#### [WHAT NEEDS TO BE DONE]
Each line should be copied exactly.

[Rows from an object dataset]
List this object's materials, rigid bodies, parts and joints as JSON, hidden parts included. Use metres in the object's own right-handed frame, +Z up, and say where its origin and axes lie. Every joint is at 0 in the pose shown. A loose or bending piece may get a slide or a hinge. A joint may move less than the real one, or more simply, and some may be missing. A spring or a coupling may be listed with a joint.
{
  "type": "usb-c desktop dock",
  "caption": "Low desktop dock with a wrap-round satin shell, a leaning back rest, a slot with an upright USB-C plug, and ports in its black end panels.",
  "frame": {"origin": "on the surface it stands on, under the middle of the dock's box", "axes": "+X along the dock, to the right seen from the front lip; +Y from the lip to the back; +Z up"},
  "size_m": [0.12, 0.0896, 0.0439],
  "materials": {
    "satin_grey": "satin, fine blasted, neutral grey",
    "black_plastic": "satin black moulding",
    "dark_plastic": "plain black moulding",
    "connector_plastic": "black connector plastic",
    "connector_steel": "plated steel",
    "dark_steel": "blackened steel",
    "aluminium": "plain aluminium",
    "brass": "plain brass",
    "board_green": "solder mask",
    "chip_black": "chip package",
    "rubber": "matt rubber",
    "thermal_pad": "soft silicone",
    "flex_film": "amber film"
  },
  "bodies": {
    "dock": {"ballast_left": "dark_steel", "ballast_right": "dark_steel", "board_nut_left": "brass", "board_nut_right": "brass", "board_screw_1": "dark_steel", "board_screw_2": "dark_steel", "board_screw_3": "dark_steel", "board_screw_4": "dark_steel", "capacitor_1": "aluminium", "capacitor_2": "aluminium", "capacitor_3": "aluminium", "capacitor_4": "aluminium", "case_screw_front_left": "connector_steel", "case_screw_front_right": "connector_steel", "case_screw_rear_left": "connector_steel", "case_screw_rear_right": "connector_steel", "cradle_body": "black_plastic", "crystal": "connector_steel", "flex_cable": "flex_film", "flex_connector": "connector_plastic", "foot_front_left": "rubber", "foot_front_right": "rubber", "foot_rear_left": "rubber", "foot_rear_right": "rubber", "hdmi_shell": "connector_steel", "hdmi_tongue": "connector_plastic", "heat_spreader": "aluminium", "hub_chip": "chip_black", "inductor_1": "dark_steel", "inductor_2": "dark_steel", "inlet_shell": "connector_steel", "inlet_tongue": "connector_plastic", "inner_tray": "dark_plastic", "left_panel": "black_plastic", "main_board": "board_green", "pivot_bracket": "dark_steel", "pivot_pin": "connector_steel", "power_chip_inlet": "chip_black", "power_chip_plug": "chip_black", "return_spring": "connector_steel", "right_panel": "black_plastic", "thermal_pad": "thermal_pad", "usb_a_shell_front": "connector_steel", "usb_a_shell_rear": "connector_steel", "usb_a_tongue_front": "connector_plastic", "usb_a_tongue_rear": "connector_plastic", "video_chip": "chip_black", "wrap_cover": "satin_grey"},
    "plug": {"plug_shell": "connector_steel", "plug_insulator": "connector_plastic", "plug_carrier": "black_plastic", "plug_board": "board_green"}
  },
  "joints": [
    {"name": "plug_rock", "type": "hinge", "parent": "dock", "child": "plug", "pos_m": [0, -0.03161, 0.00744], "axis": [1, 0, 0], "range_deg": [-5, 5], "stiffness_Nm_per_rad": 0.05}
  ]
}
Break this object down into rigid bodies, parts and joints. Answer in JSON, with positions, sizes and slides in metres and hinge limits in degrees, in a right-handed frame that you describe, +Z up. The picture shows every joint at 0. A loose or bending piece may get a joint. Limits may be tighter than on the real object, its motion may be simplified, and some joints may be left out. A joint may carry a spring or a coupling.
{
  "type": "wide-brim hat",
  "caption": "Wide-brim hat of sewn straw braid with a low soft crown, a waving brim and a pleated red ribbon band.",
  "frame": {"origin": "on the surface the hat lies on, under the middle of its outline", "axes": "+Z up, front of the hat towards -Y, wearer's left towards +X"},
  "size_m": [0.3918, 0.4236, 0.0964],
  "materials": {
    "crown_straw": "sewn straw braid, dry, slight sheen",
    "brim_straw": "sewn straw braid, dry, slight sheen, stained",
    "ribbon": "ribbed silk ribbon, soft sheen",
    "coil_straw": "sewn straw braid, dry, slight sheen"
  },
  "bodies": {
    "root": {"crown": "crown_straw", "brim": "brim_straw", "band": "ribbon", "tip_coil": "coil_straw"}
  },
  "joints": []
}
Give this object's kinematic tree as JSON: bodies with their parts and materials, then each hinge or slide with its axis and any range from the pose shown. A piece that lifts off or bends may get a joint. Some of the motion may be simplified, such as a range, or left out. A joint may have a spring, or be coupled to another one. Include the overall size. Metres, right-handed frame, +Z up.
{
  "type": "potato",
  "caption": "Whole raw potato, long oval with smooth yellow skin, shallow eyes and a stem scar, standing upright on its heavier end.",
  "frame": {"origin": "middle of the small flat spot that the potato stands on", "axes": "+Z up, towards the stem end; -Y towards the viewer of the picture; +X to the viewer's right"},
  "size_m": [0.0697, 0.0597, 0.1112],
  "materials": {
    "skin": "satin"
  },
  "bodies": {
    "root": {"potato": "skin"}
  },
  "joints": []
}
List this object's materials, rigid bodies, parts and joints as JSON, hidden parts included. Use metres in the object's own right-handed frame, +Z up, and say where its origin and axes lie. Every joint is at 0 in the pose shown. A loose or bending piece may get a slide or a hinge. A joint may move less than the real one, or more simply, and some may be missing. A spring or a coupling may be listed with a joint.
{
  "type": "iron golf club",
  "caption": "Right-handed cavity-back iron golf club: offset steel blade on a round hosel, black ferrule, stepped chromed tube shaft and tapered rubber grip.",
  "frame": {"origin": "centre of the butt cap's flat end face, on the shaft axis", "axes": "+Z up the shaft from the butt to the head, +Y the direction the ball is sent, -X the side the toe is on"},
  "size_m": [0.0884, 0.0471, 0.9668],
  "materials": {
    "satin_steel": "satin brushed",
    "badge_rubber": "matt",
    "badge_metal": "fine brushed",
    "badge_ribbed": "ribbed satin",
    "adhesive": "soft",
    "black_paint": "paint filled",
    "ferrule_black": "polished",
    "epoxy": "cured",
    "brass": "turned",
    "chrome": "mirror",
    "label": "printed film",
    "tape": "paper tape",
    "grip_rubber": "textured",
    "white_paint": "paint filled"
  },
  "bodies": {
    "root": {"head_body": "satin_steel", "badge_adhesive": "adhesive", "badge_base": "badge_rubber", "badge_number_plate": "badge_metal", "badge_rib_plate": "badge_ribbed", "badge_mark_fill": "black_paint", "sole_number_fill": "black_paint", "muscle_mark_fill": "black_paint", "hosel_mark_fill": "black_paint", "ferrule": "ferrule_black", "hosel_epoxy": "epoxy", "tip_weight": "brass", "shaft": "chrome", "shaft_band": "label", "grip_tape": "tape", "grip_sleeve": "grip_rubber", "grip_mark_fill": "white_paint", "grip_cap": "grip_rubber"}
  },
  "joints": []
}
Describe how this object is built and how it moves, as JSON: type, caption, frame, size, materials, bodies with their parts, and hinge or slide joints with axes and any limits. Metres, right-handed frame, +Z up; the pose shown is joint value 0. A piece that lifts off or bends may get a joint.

#### [EXERCISE SOLUTION]
List this object's materials, rigid bodies, parts and joints as JSON, hidden parts included. Use metres in the object's own right-handed frame, +Z up, and say where its origin and axes lie. Every joint is at 0 in the pose shown. A loose or bending piece may get a slide or a hinge. A joint may move less than the real one, or more simply, and some may be missing. A spring or a coupling may be listed with a joint.
{
  "type": "usb-c desktop dock",
  "caption": "Low desktop dock with a wrap-round satin shell, a leaning back rest, a slot with an upright USB-C plug, and ports in its black end panels.",
  "frame": {"origin": "on the surface it stands on, under the middle of the dock's box", "axes": "+X along the dock, to the right seen from the front lip; +Y from the lip to the back; +Z up"},
  "size_m": [0.12, 0.0896, 0.0439],
  "materials": {
    "satin_grey": "satin, fine blasted, neutral grey",
    "black_plastic": "satin black moulding",
    "dark_plastic": "plain black moulding",
    "connector_plastic": "black connector plastic",
    "connector_steel": "plated steel",
    "dark_steel": "blackened steel",
    "aluminium": "plain aluminium",
    "brass": "plain brass",
    "board_green": "solder mask",
    "chip_black": "chip package",
    "rubber": "matt rubber",
    "thermal_pad": "soft silicone",
    "flex_film": "amber film"
  },
  "bodies": {
    "dock": {"ballast_left": "dark_steel", "ballast_right": "dark_steel", "board_nut_left": "brass", "board_nut_right": "brass", "board_screw_1": "dark_steel", "board_screw_2": "dark_steel", "board_screw_3": "dark_steel", "board_screw_4": "dark_steel", "capacitor_1": "aluminium", "capacitor_2": "aluminium", "capacitor_3": "aluminium", "capacitor_4": "aluminium", "case_screw_front_left": "connector_steel", "case_screw_front_right": "connector_steel", "case_screw_rear_left": "connector_steel", "case_screw_rear_right": "connector_steel", "cradle_body": "black_plastic", "crystal": "connector_steel", "flex_cable": "flex_film", "flex_connector": "connector_plastic", "foot_front_left": "rubber", "foot_front_right": "rubber", "foot_rear_left": "rubber", "foot_rear_right": "rubber", "hdmi_shell": "connector_steel", "hdmi_tongue": "connector_plastic", "heat_spreader": "aluminium", "hub_chip": "chip_black", "inductor_1": "dark_steel", "inductor_2": "dark_steel", "inlet_shell": "connector_steel", "inlet_tongue": "connector_plastic", "inner_tray": "dark_plastic", "left_panel": "black_plastic", "main_board": "board_green", "pivot_bracket": "dark_steel", "pivot_pin": "connector_steel", "power_chip_inlet": "chip_black", "power_chip_plug": "chip_black", "return_spring": "connector_steel", "right_panel": "black_plastic", "thermal_pad": "thermal_pad", "usb_a_shell_front": "connector_steel", "usb_a_shell_rear": "connector_steel", "usb_a_tongue_front": "connector_plastic", "usb_a_tongue_rear": "connector_plastic", "video_chip": "chip_black", "wrap_cover": "satin_grey"},
    "plug": {"plug_shell": "connector_steel", "plug_insulator": "connector_plastic", "plug_carrier": "black_plastic", "plug_board": "board_green"}
  },
  "joints": [
    {"name": "plug_rock", "type": "hinge", "parent": "dock", "child": "plug", "pos_m": [0, -0.03161, 0.00744], "axis": [1, 0, 0], "range_deg": [-5, 5], "stiffness_Nm_per_rad": 0.05}
  ]
}
Break this object down into rigid bodies, parts and joints. Answer in JSON, with positions, sizes and slides in metres and hinge limits in degrees, in a right-handed frame that you describe, +Z up. The picture shows every joint at 0. A loose or bending piece may get a joint. Limits may be tighter than on the real object, its motion may be simplified, and some joints may be left out. A joint may carry a spring or a coupling.
{
  "type": "wide-brim hat",
  "caption": "Wide-brim hat of sewn straw braid with a low soft crown, a waving brim and a pleated red ribbon band.",
  "frame": {"origin": "on the surface the hat lies on, under the middle of its outline", "axes": "+Z up, front of the hat towards -Y, wearer's left towards +X"},
  "size_m": [0.3918, 0.4236, 0.0964],
  "materials": {
    "crown_straw": "sewn straw braid, dry, slight sheen",
    "brim_straw": "sewn straw braid, dry, slight sheen, stained",
    "ribbon": "ribbed silk ribbon, soft sheen",
    "coil_straw": "sewn straw braid, dry, slight sheen"
  },
  "bodies": {
    "root": {"crown": "crown_straw", "brim": "brim_straw", "band": "ribbon", "tip_coil": "coil_straw"}
  },
  "joints": []
}
Give this object's kinematic tree as JSON: bodies with their parts and materials, then each hinge or slide with its axis and any range from the pose shown. A piece that lifts off or bends may get a joint. Some of the motion may be simplified, such as a range, or left out. A joint may have a spring, or be coupled to another one. Include the overall size. Metres, right-handed frame, +Z up.
{
  "type": "potato",
  "caption": "Whole raw potato, long oval with smooth yellow skin, shallow eyes and a stem scar, standing upright on its heavier end.",
  "frame": {"origin": "middle of the small flat spot that the potato stands on", "axes": "+Z up, towards the stem end; -Y towards the viewer of the picture; +X to the viewer's right"},
  "size_m": [0.0697, 0.0597, 0.1112],
  "materials": {
    "skin": "satin"
  },
  "bodies": {
    "root": {"potato": "skin"}
  },
  "joints": []
}
List this object's materials, rigid bodies, parts and joints as JSON, hidden parts included. Use metres in the object's own right-handed frame, +Z up, and say where its origin and axes lie. Every joint is at 0 in the pose shown. A loose or bending piece may get a slide or a hinge. A joint may move less than the real one, or more simply, and some may be missing. A spring or a coupling may be listed with a joint.
{
  "type": "iron golf club",
  "caption": "Right-handed cavity-back iron golf club: offset steel blade on a round hosel, black ferrule, stepped chromed tube shaft and tapered rubber grip.",
  "frame": {"origin": "centre of the butt cap's flat end face, on the shaft axis", "axes": "+Z up the shaft from the butt to the head, +Y the direction the ball is sent, -X the side the toe is on"},
  "size_m": [0.0884, 0.0471, 0.9668],
  "materials": {
    "satin_steel": "satin brushed",
    "badge_rubber": "matt",
    "badge_metal": "fine brushed",
    "badge_ribbed": "ribbed satin",
    "adhesive": "soft",
    "black_paint": "paint filled",
    "ferrule_black": "polished",
    "epoxy": "cured",
    "brass": "turned",
    "chrome": "mirror",
    "label": "printed film",
    "tape": "paper tape",
    "grip_rubber": "textured",
    "white_paint": "paint filled"
  },
  "bodies": {
    "root": {"head_body": "satin_steel", "badge_adhesive": "adhesive", "badge_base": "badge_rubber", "badge_number_plate": "badge_metal", "badge_rib_plate": "badge_ribbed", "badge_mark_fill": "black_paint", "sole_number_fill": "black_paint", "muscle_mark_fill": "black_paint", "hosel_mark_fill": "black_paint", "ferrule": "ferrule_black", "hosel_epoxy": "epoxy", "tip_weight": "brass", "shaft": "chrome", "shaft_band": "label", "grip_tape": "tape", "grip_sleeve": "grip_rubber", "grip_mark_fill": "white_paint", "grip_cap": "grip_rubber"}
  },
  "joints": []
}
Describe how this object is built and how it moves, as JSON: type, caption, frame, size, materials, bodies with their parts, and hinge or slide joints with axes and any limits. Metres, right-handed frame, +Z up; the pose shown is joint value 0. A piece that lifts off or bends may get a joint.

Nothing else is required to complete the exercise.